>>
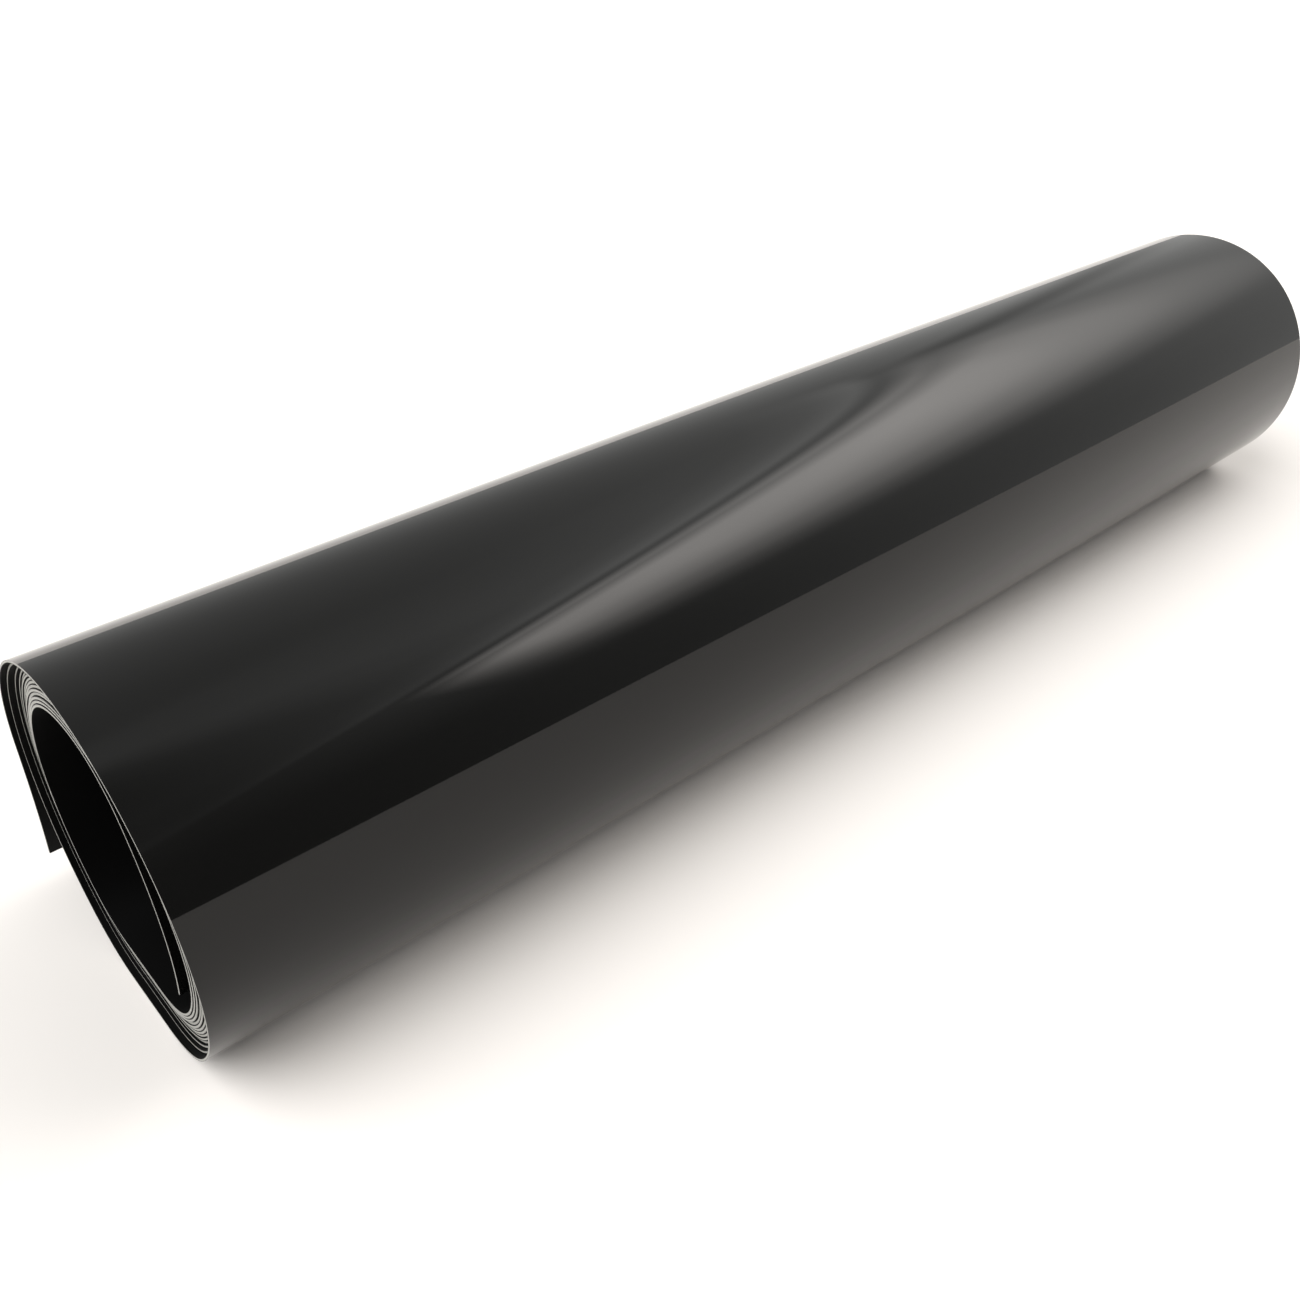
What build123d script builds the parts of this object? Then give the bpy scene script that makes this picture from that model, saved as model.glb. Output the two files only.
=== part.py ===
from build123d import *

import math
import os
from dataclasses import dataclass

# Roll of self-adhesive sign vinyl, wound on itself without a core and lying on its side.
# Millimetres. The roll's axis runs along X and Z points up. The origin is at the middle
# of the underside of the whole object.
#
# The section of the roll is drawn with its own origin on the roll's axis, in Y and Z.
# The sheet is followed from its free outer end, the tail on the +Y side, up over the
# top, down the -Y side, along the underside, and so on inwards to its free inner end.

# Sheet
SHEET_WIDTH = 610.0  # 24 inches, the length of the roll
LAYERS = {  # thickness of each layer, from the outside of the roll inwards
    "face_film": 0.15,
    "adhesive": 0.15,
    "liner": 0.45,
    "back_coat": 0.15,
}

# Winding
BORE_RADIUS = 48.0  # inner face of the innermost wound turn
TURNS = 14
AIR_GAP = 0.20  # between the sheet's turns
SAG = 5.0  # how much the roll flattens under its own weight
CORNER_RADIUS = 28.0  # bend between the flat underside and the round, at the bore

# Free outer end
TAIL_SEAM_DEG = 5.0  # where it leaves the roll, above the horizontal through the axis
TAIL_LENGTH = 52.0
TAIL_CURL_RADIUS = 250.0  # it curls away from the roll

# Free inner end
INNER_SEAM_DEG = 98.0  # where it leaves the wall, just past the top
INNER_BENDS = ((-19.0, 52.0), (27.0, 48.0))  # radius beyond the bore's, and degrees turned

# Between the roll and a free end, so that the end can swing
SEAM_CLEARANCE = 0.3

SHEET_THICKNESS = sum(LAYERS.values())
PITCH = SHEET_THICKNESS + AIR_GAP
FLAT_HALF_WIDTH = math.sqrt(2 * (BORE_RADIUS - CORNER_RADIUS) * SAG - SAG**2)
CORNER_DROP = BORE_RADIUS - SAG - CORNER_RADIUS  # of the corner's centre, below the axis
CORNER_DEG = math.degrees(math.atan2(CORNER_DROP, FLAT_HALF_WIDTH))


@dataclass(frozen=True)
class HalfTurn:
    """Half a turn of the sheet, from the top of the roll to its underside.

    side: 1 on the tail's side, +Y, and -1 on the other.
    growth: how far its film face lies outside the bore.
    rise: how far its centres stand above the roll's axis. Every other half-turn is
    raised by half a pitch, which is what makes the half-turns meet in a smooth spiral.
    """

    side: int
    growth: float
    rise: float

    def on_round(self, degrees, depth=0.0):
        """A point of its large arc, at a depth inside the sheet."""
        radius = BORE_RADIUS + self.growth - depth
        angle = math.radians(degrees)
        return Vector(radius * math.cos(angle), self.rise + radius * math.sin(angle))

    def arcs(self, depth):
        """Its edges at a depth inside the sheet, from the top of the roll to its underside."""
        growth = self.growth - depth
        corner = Vector(self.side * FLAT_HALF_WIDTH, self.rise - CORNER_DROP)
        bottom = self.rise - (BORE_RADIUS - SAG) - growth
        corner_start = -CORNER_DEG if self.side > 0 else 180 + CORNER_DEG
        return [
            CenterArc((0, self.rise), BORE_RADIUS + growth, 90, corner_start - 90),
            CenterArc(corner, CORNER_RADIUS + growth, corner_start, self.side * (CORNER_DEG - 90)),
            Line((corner.X, bottom), (0, bottom)),
        ]


def tail_side(turn):
    """The half-turn on the +Y side of a turn, counted inwards from 0."""
    return HalfTurn(1, SHEET_THICKNESS + (TURNS - 1 - turn) * PITCH, 0.0)


def far_side(turn):
    """The half-turn that follows it, over the top and down the -Y side."""
    return HalfTurn(-1, tail_side(turn).growth - PITCH / 2, PITCH / 2)


def clearance_deg(half_turn):
    """The angle that the seam clearance takes up on a half-turn."""
    return math.degrees(SEAM_CLEARANCE / (BORE_RADIUS + half_turn.growth))


def spin(point, centre, degrees):
    """A point turned about a centre."""
    return centre + (point - centre).rotate(Axis.Z, degrees)


def bend(point, centre, degrees):
    """The arc that a point makes when it is turned about a centre."""
    return ThreePointArc(point, spin(point, centre, degrees / 2), spin(point, centre, degrees))


def roll_path(depth):
    """The wound sheet's line at a depth, from the tail's seam to the inner end's seam."""
    inner = far_side(TURNS - 1)
    radius = BORE_RADIUS + tail_side(0).growth - depth
    edges = [CenterArc((0, 0), radius, TAIL_SEAM_DEG, 90 - TAIL_SEAM_DEG)]
    for turn in range(TURNS - 1):
        edges += far_side(turn).arcs(depth)
        edges += tail_side(turn + 1).arcs(depth)
    radius = BORE_RADIUS + inner.growth - depth
    edges.append(CenterArc((0, inner.rise), radius, 90, INNER_SEAM_DEG - 90))
    return edges


def tail_path(depth):
    """The free outer end's line at a depth, from its seam to its edge."""
    outer = tail_side(0)
    seam_deg = TAIL_SEAM_DEG - clearance_deg(outer)
    centre = outer.on_round(seam_deg, -TAIL_CURL_RADIUS)
    turned = math.degrees(TAIL_LENGTH / TAIL_CURL_RADIUS)
    return [bend(outer.on_round(seam_deg, depth), centre, turned)]


def inner_end_path(depth):
    """The free inner end's line at a depth, from its seam to its edge.

    The radii of its bends follow the bore, so in another bore it keeps its distance
    from the wall.
    """
    inner = far_side(TURNS - 1)
    seam_deg = INNER_SEAM_DEG + clearance_deg(inner)
    face = inner.on_round(seam_deg)
    inward = (Vector(0, inner.rise) - face).normalized()
    edges = []
    for beyond, degrees in INNER_BENDS:
        centre = face + inward * (BORE_RADIUS + beyond)
        edges.append(bend(face + inward * depth, centre, degrees))
        face = spin(face, centre, degrees)
        inward = inward.rotate(Axis.Z, degrees)
    return edges


def layer_solid(path, outside, inside):
    """A layer of the sheet between two depths along a path, at the sheet's full width."""
    outer, inner = Wire(path(outside)), Wire(path(inside))
    closing = []
    for end in (outer @ 0, outer @ 1):
        opposite = min((inner @ 0, inner @ 1), key=lambda point: (point - end).length)
        closing.append(Line(end, opposite))
    section = make_face(outer.edges() + inner.edges() + closing)
    return extrude(Plane.YZ.offset(-SHEET_WIDTH / 2) * section, SHEET_WIDTH)


def sheet_nodes(body, path):
    """Every layer of the sheet along a path, by node name."""
    nodes = {}
    depth = 0.0
    for layer, thickness in LAYERS.items():
        nodes[f"{body}_{layer}"] = layer_solid(path, depth, depth + thickness)
        depth += thickness
    return nodes


def flat_length():
    """The length of the sheet unrolled, measured at the middle of its thickness."""
    middle = SHEET_THICKNESS / 2
    return sum(edge.length for path in PATHS.values() for edge in path(middle))


PATHS = {"roll": roll_path, "tail": tail_path, "inner_end": inner_end_path}

nodes = {}
for body, path in PATHS.items():
    nodes |= sheet_nodes(body, path)

# The origin goes to the middle of the underside
bounds = Compound(children=[node.moved(Location()) for node in nodes.values()]).bounding_box()
SHIFT = Vector(0, -bounds.center().Y, -bounds.min.Z)

os.makedirs("parts", exist_ok=True)
for name, node in nodes.items():
    export_step(node.moved(Location(SHIFT)), f"parts/{name}.step")

print(f"sheet {SHEET_WIDTH:.0f} x {flat_length():.0f} mm unrolled, {SHEET_THICKNESS:.2f} mm thick")
print(f"roll's axis at Y {SHIFT.Y:.3f}, Z {SHIFT.Z:.3f}")
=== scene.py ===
"""A coreless roll of gloss black sign vinyl, lying on its side on a pale floor.

The roll is one sheet wound in a spiral. It is built as its four layers, each in four
stretches: the free outer end, the outermost turn, the turns under it, and the free
inner end. Lengths are in metres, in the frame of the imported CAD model.
"""

import logging
import math
from dataclasses import dataclass, field
from enum import Enum

import bpy
import numpy as np
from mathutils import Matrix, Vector


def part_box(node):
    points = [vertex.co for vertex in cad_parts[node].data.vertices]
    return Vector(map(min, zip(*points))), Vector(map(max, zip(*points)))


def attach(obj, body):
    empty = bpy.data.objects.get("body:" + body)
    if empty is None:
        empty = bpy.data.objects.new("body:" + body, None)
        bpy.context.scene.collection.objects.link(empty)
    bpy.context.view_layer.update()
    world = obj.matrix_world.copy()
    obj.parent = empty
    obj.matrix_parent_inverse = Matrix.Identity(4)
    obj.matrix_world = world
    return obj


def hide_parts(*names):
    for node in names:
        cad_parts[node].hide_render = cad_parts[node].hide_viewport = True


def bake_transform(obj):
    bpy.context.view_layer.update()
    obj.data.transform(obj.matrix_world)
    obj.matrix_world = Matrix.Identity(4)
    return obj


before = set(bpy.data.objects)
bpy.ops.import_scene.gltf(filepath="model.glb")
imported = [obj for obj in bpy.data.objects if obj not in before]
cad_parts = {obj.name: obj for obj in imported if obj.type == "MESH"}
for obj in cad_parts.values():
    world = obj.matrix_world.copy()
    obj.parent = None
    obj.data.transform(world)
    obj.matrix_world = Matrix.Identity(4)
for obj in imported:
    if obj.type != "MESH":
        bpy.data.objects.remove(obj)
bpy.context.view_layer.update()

MM = 0.001
SHARP_DEG = 40  # faces that meet at more than this have a sharp edge
SENSOR_WIDTH = 36.0  # the camera's, in mm
LOG = logging.getLogger("vinyl_roll")


class Layer(Enum):
    """A layer of the sheet: its CAD name, its material slot and its thickness in mm."""

    FACE_FILM = ("face_film", "film", 0.15)
    ADHESIVE = ("adhesive", "adhesive", 0.15)
    LINER = ("liner", "liner", 0.45)
    BACK_COAT = ("back_coat", "back_coat", 0.15)

    @property
    def node(self) -> str:
        """The end of the layer's CAD node names."""
        return self.value[0]

    @property
    def slot(self) -> str:
        """The record's material slot."""
        return self.value[1]

    @property
    def thickness(self) -> float:
        """The layer's thickness in metres."""
        return self.value[2] * MM

    @property
    def depth(self) -> float:
        """How far the layer's outer face lies under the film's, in metres."""
        before = list(Layer)[: list(Layer).index(self)]
        return sum(layer.thickness for layer in before)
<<
**EXERCISE PROMPT:**
Return all lines of the material above in which the word "body" occurs.

**SOLUTION FOR THIS EXERCISE:**
def sheet_nodes(body, path):
        nodes[f"{body}_{layer}"] = layer_solid(path, depth, depth + thickness)
for body, path in PATHS.items():
    nodes |= sheet_nodes(body, path)
def attach(obj, body):
    empty = bpy.data.objects.get("body:" + body)
        empty = bpy.data.objects.new("body:" + body, None)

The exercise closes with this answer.